Set down exactly the lines of the records from the top to the line containing "a flat surface."; include both.

- - -

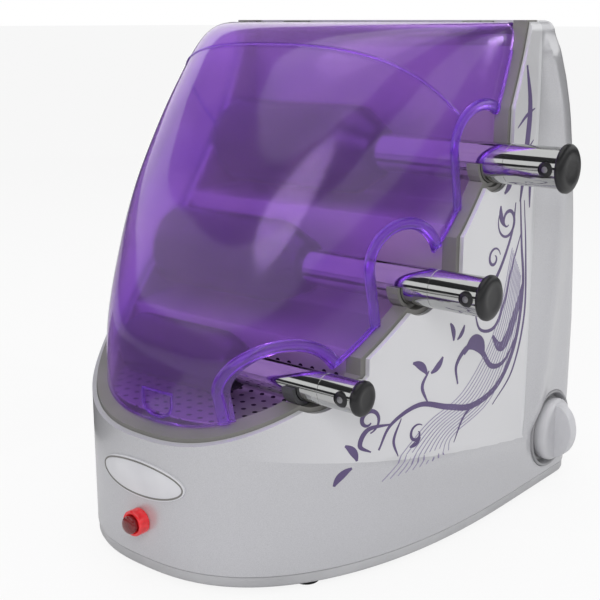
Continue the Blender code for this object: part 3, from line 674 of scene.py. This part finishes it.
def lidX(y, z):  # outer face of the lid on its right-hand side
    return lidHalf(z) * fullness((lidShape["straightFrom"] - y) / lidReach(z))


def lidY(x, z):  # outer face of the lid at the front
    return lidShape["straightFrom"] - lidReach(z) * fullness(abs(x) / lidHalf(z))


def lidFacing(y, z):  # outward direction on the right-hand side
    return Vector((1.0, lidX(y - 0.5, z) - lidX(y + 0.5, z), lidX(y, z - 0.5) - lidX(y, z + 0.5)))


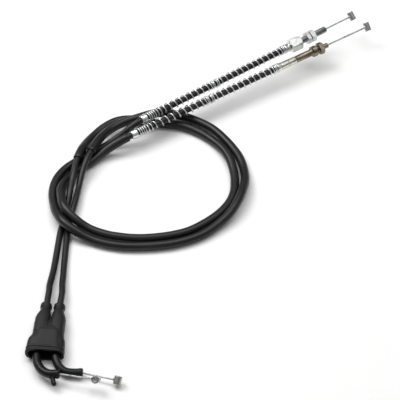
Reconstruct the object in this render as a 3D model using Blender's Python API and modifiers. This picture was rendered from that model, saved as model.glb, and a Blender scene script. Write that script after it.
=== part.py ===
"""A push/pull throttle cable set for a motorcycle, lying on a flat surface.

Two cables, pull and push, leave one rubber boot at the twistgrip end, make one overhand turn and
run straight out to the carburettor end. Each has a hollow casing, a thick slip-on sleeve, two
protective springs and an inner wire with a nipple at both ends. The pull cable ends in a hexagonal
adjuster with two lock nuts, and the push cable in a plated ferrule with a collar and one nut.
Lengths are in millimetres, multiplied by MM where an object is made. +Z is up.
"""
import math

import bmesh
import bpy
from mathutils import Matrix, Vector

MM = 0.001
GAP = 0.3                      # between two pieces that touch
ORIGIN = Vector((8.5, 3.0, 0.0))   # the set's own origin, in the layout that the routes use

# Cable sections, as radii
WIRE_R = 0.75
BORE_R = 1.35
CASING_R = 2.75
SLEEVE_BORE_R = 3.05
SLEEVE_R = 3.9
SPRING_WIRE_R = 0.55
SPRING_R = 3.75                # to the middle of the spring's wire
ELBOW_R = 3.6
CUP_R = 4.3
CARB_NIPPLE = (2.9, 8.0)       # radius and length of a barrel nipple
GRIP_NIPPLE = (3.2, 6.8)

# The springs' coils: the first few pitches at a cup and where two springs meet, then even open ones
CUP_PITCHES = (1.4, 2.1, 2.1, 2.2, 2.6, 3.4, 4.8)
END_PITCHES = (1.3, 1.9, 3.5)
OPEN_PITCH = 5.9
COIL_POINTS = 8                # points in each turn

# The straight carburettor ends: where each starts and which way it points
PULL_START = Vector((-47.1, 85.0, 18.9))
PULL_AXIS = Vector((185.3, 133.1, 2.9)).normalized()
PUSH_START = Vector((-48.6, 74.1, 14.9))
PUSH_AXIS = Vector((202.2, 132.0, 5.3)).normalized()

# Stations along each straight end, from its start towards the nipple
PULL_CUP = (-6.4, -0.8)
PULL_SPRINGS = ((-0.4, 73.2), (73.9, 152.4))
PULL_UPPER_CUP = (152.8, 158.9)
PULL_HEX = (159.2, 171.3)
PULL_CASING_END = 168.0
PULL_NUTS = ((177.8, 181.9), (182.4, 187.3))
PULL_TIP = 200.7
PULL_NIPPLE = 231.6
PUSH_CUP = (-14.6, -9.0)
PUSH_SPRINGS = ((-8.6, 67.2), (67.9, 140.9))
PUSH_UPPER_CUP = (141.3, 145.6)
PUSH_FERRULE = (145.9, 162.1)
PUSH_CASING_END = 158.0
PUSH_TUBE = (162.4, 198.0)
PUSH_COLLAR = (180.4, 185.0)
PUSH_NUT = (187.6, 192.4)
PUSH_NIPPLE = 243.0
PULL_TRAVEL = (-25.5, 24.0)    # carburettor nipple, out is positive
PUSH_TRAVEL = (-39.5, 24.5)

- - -

▶ **Response to this task**:
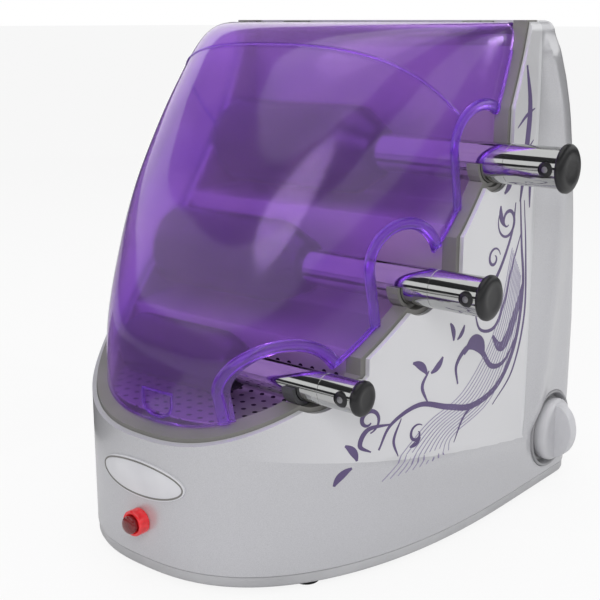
Continue the Blender code for this object: part 3, from line 674 of scene.py. This part finishes it.
def lidX(y, z):  # outer face of the lid on its right-hand side
    return lidHalf(z) * fullness((lidShape["straightFrom"] - y) / lidReach(z))


def lidY(x, z):  # outer face of the lid at the front
    return lidShape["straightFrom"] - lidReach(z) * fullness(abs(x) / lidHalf(z))


def lidFacing(y, z):  # outward direction on the right-hand side
    return Vector((1.0, lidX(y - 0.5, z) - lidX(y + 0.5, z), lidX(y, z - 0.5) - lidX(y, z + 0.5)))


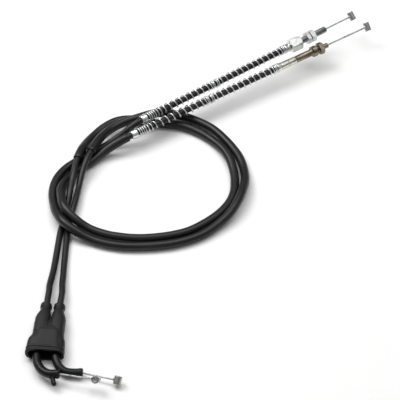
Reconstruct the object in this render as a 3D model using Blender's Python API and modifiers. This picture was rendered from that model, saved as model.glb, and a Blender scene script. Write that script after it.
=== part.py ===
"""A push/pull throttle cable set for a motorcycle, lying on a flat surface.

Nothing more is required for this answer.